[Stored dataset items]
.....

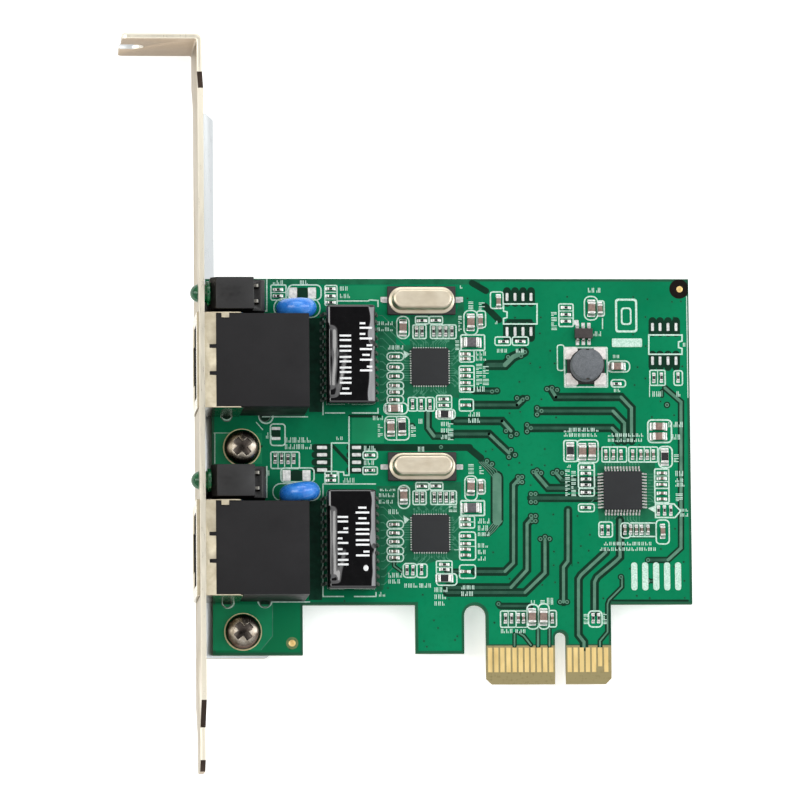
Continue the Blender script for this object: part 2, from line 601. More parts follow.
VIA = [
    (50.09,33.93), (50.99,33.6), (51.74,33.93), (48.23,28.49), (49.04,27.67), (49.95,28.0), (49.02,25.36), (49.66,24.54), (48.67,24.21), (55.04,35.41),
    (55.87,35.58), (56.69,35.25), (53.36,32.28), (53.35,31.21), (54.1,31.79), (51.69,29.48), (51.68,28.41), (52.34,28.98), (50.12,20.92),
    (50.78,20.92), (50.11,20.09), (50.77,20.09), (52.19,14.5), (52.93,14.5), (52.92,13.68), (52.34,13.68), (53.71,10.72), (54.45,11.05), (55.18,10.72),
    (56.8,0.37), (57.94,0.37), (46.7,0.07), (52.23,18.12), (52.96,18.12), (52.21,16.8), (52.95,16.8), (52.67,21.74), (53.25,21.98), (53.91,21.57),
    (55.88,21.57), (56.54,21.9), (57.36,21.57), (71.34,7.24), (66.86,4.46), (71.29,3.79), (74.78,32.77), (46.81,35.17), (45.99,35.0), (45.05,23.55),
    (45.87,23.06), (51.49,41.52), (50.82,40.86), (48.68,40.7), (32.8,29.32), (37.52,25.86),
]
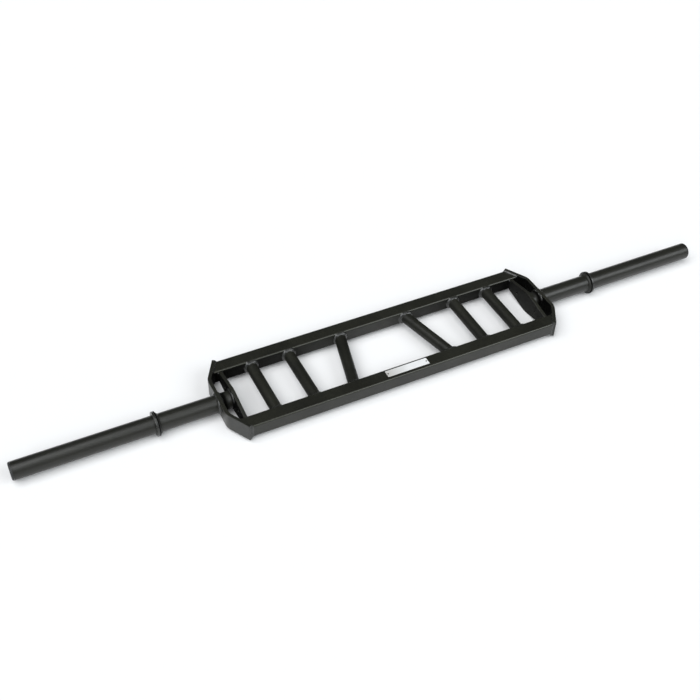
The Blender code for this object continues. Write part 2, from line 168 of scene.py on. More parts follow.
# End caps' plastic
PLASTIC_GRAIN = (1700.0, 2.0, 0.6)
PLASTIC_MARKS = (140.0, 4.0, 0.65)
PLASTIC_MARK_RANGE = (0.35, 0.7)
PLASTIC_TONES = (0.8, 1.5)
PLASTIC_GLOSS = (0.06, -0.08)
PLASTIC_BUMP = 0.4
PLASTIC_BUMP_HEIGHT = 0.00006

# Blank label on the near rail
LABEL_LOW = Vector((-0.062, -0.1196, 0))
LABEL_HIGH = Vector((0.063, -0.0966, 0))
LABEL_THICKNESS = 0.0002
LABEL_LIFT = LABEL_THICKNESS / 4
LABEL_EDGE_RADIUS = LABEL_THICKNESS / 4
LABEL_CORNER_RADIUS = 0.0016
# Painted shade on the label: full at the first x, gone at the second, and the share of the colour that it
# leaves
LABEL_SHADE_X = -0.060
LABEL_LIT_X = 0.010
LABEL_SHADE_TONE = (0.62, 0.60, 0.57)
LABEL_WAVES = (60.0, 3.0, 0.5)
LABEL_STREAKS = (1500.0, 3.0, 0.6)
LABEL_STREAK_STRETCH = (0.04, 1.0, 1.0)
LABEL_WAVE_SHARE, LABEL_STREAK_SHARE = 0.6, 0.4
LABEL_MARK_RANGE = (0.36, 0.56)
LABEL_MARK_STRENGTH = 0.35
LABEL_MARK_TONE = 0.7
LABEL_ROUGHNESS = (0.42, 0.34)
LABEL_BUMP = 0.25
LABEL_BUMP_HEIGHT = 0.00005
PIN_RADIUS = 0.0023
PIN_HEIGHT = 0.0004
PIN_SINK = PIN_HEIGHT / 4
PIN_FROM_END = 0.0045

# How finely the shapes are cut
TUBE_STEPS = 128
HANDLE_STEPS = 96
CORNER_STEPS = 12
BEND_STEPS = 20
EYE_STEPS = 48
HOLE_STEPS = 40
EDGE_STEPS = 4
SHARP_ANGLE = math.radians(40)
LEAST_CORNER = math.radians(20)
LEAST_INSET_LEAN = 0.3
MERGE_DISTANCE = 1e-6

# Studio: a wide pale floor, a dim room round it, and soft lamps above and on the near side
FLOOR_Z = cad_box[0].z
FLOOR_RADIUS = 14.0
FLOOR_SEGMENTS = 96
FLOOR_COLOR = (0.81, 0.81, 0.81)
FLOOR_GLOW_SHARE = 0.04
WHITE = (1.0, 1.0, 1.0)
ROOM_FAR_COLOR = (0.08, 0.08, 0.083)
ROOM_NEAR_COLOR = (0.30, 0.30, 0.31)
ROOM_FAR_TO_NEAR_Y = (0.25, -0.85)
HORIZON_Z = (0.02, 0.07)

# Each lamp: the way to it from the bar, half the angle that it fills in degrees, brightness and colour
LAMPS = {
    "overhead": ((-0.42, -0.14, 0.90), 31, 3.3, (0.975, 0.99, 1.0)),
    "key": ((0.48, -0.57, 0.64), 18, 3.6, (0.94, 0.98, 1.0)),
    "left fill": ((-0.62, -0.60, 0.50), 12, 5.4, (0.94, 0.97, 1.0)),
}

# Camera, worked out from the photo's straight edges
CAMERA_PLACE = Vector((-1.03061, -1.76019, 1.93327))
CAMERA_AZIMUTH = math.radians(27.4120)
CAMERA_ELEVATION = math.radians(43.7040)
CAMERA_ROLL = math.radians(1.7403)
CAMERA_LENS = 52.400
CAMERA_SENSOR = 36.0

HALF_TURN = math.pi
QUARTER_TURN = math.pi / 2
FULL_TURN = 2 * math.pi
ENDS = {"right": Matrix.Identity(4), "left": Matrix.Rotation(HALF_TURN, 4, "Y")}
FAR_TO_NEAR = Matrix.Rotation(HALF_TURN, 4, "X")

# Turns that stand a tube weld on a face: the tube leaves the face outward, inward or across the frame
LEAVES_OUTWARD = Matrix.Rotation(QUARTER_TURN, 4, "Z") @ Matrix.Rotation(QUARTER_TURN, 4, "X")
LEAVES_INWARD = Matrix.Rotation(-QUARTER_TURN, 4, "Z") @ Matrix.Rotation(QUARTER_TURN, 4, "X")
LEAVES_FAR_RAIL = Matrix.Rotation(QUARTER_TURN, 4, "X")
LEAVES_NEAR_RAIL = Matrix.Rotation(HALF_TURN, 4, "Z") @ Matrix.Rotation(QUARTER_TURN, 4, "X")


def arc(centre, radius, start, end, steps):
    """Points on a circle in the plane, from one angle to another, both ends included."""
    angles = [start + (end - start) * i / steps for i in range(steps + 1)]
    return [(centre[0] + radius * math.cos(a), centre[1] + radius * math.sin(a)) for a in angles]


def with_round_corners(outline, radius, steps):
    """A closed plane outline with an arc in place of each corner that turns by more than a few degrees."""
    points = []
    count = len(outline)
    for i in range(count):
        before, here, after = (Vector(outline[(i + k) % count]) for k in (-1, 0, 1))
        into = (here - before).normalized()
        out = (after - here).normalized()
        turn = into.angle_signed(out)
        if abs(turn) < LEAST_CORNER:
            points.append(tuple(here))
            continue
        reach = radius * math.tan(abs(turn) / 2)
        side = -1 if turn > 0 else 1
        centre = here - into * reach + Vector((-into.y, into.x)) * radius * side
        start = here - into * reach - centre
        for k in range(steps + 1):
            spoke = start.copy()
            spoke.rotate(Matrix.Rotation(-turn * k / steps, 2))
            points.append(tuple(centre + spoke))
    return points


def skin(bm, rings, closed):
    """Quads between neighbouring rings of points. It returns the rings' vertices."""
    loops = [[bm.verts.new(point) for point in ring] for ring in rings]
    pairs = list(zip(loops, loops[1:]))
    if closed:
        pairs.append((loops[-1], loops[0]))
    for first, second in pairs:
        count = len(first)
        for i in range(count):
            j = (i + 1) % count
            bm.faces.new((first[i], first[j], second[j], second[i]))
    return loops


def turned(profile, steps):
    """A closed outline of (x, radius) points spun about the X axis."""
    bm = bmesh.new()
    rings = []
    for i in range(steps):
        turn = FULL_TURN * i / steps
        rings.append([(x, r * math.sin(turn), r * math.cos(turn)) for x, r in profile])
    skin(bm, rings, True)
    bmesh.ops.remove_doubles(bm, verts=bm.verts, dist=MERGE_DISTANCE)
    return bm


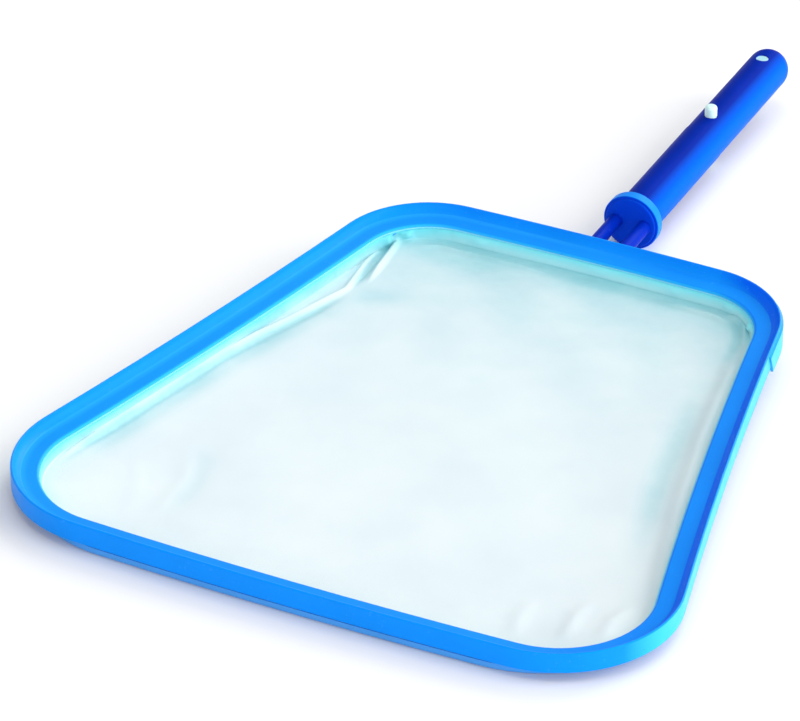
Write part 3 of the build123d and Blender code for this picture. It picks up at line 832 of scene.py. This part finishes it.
def add_lights():
    """Key and side light from the right, soft rear, overhead and front fills, and a white surround."""
    for name, way, size, level in LAMPS:
        data = bpy.data.lights.new(name, "AREA")
        data.size = size
        data.energy = level * math.pi ** 2 * LAMP_DISTANCE ** 2
        lamp = bpy.data.objects.new(name, data)
        bpy.context.scene.collection.objects.link(lamp)
        lamp.location = LAMP_AIM + Vector(way).normalized() * LAMP_DISTANCE
        lamp.rotation_mode = "QUATERNION"
        lamp.rotation_quaternion = (-Vector(way)).to_track_quat("-Z", "Y")
    world = bpy.data.worlds.new("studio")
    world.use_nodes = True
    background = world.node_tree.nodes["Background"].inputs
    background["Color"].default_value = WHITE
    background["Strength"].default_value = SURROUND
    bpy.context.scene.world = world
    bpy.context.scene.view_settings.view_transform = "Standard"


def add_floor():
    """Large pale surface that the rim's front edge and the collar's flange both rest on."""
    slope = (REST_FLANGE[1] - REST_FRONT[1]) / (REST_FLANGE[0] - REST_FRONT[0])
    marks = np.linspace(-FLOOR_HALF, FLOOR_HALF, FLOOR_STEPS + 1)
    heights = REST_FRONT[1] + slope * (marks - REST_FRONT[0]) - FLOOR_GAP
    verts = [(x / MM, y / MM, z / MM) for y, z in zip(marks, heights) for x in marks]
    row = len(marks)
    corners = [j * row + i for j in range(FLOOR_STEPS) for i in range(FLOOR_STEPS)]
    faces = [(a, a + 1, a + row + 1, a + row) for a in corners]
    floor = add_object("studio_floor", verts, faces, floor_material())


def build():
    """Makes the soft pieces and the spring, and ties the soft pieces to the frame."""
    dress_frame()
    net = make_net_cloth(MATERIALS["net_mesh"])
    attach(net, ROOT)
    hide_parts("net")
    thickness = net.modifiers.new("thickness", "SOLIDIFY")
    thickness.thickness = CLOTH_T * MM
    thickness.offset = 0.0
    hem = make_hem_tape(MATERIALS["hem_tape"])
    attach(hem, ROOT)
    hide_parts("net_hem")
    for side, word in ((1, "upper"), (-1, "lower")):
        leaf = make_spring_half(f"spring_{word}_leaf", side)
        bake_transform(leaf)
        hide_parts("v_spring")


add_camera()
add_lights()
add_floor()
build()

.....

## TASK DIRECTIONS
Out of the preceding entries, pull every line containing the string "code".

## COMPLETE OUTPUT
The Blender code for this object continues. Write part 2, from line 168 of scene.py on. More parts follow.
Write part 3 of the build123d and Blender code for this picture. It picks up at line 832 of scene.py. This part finishes it.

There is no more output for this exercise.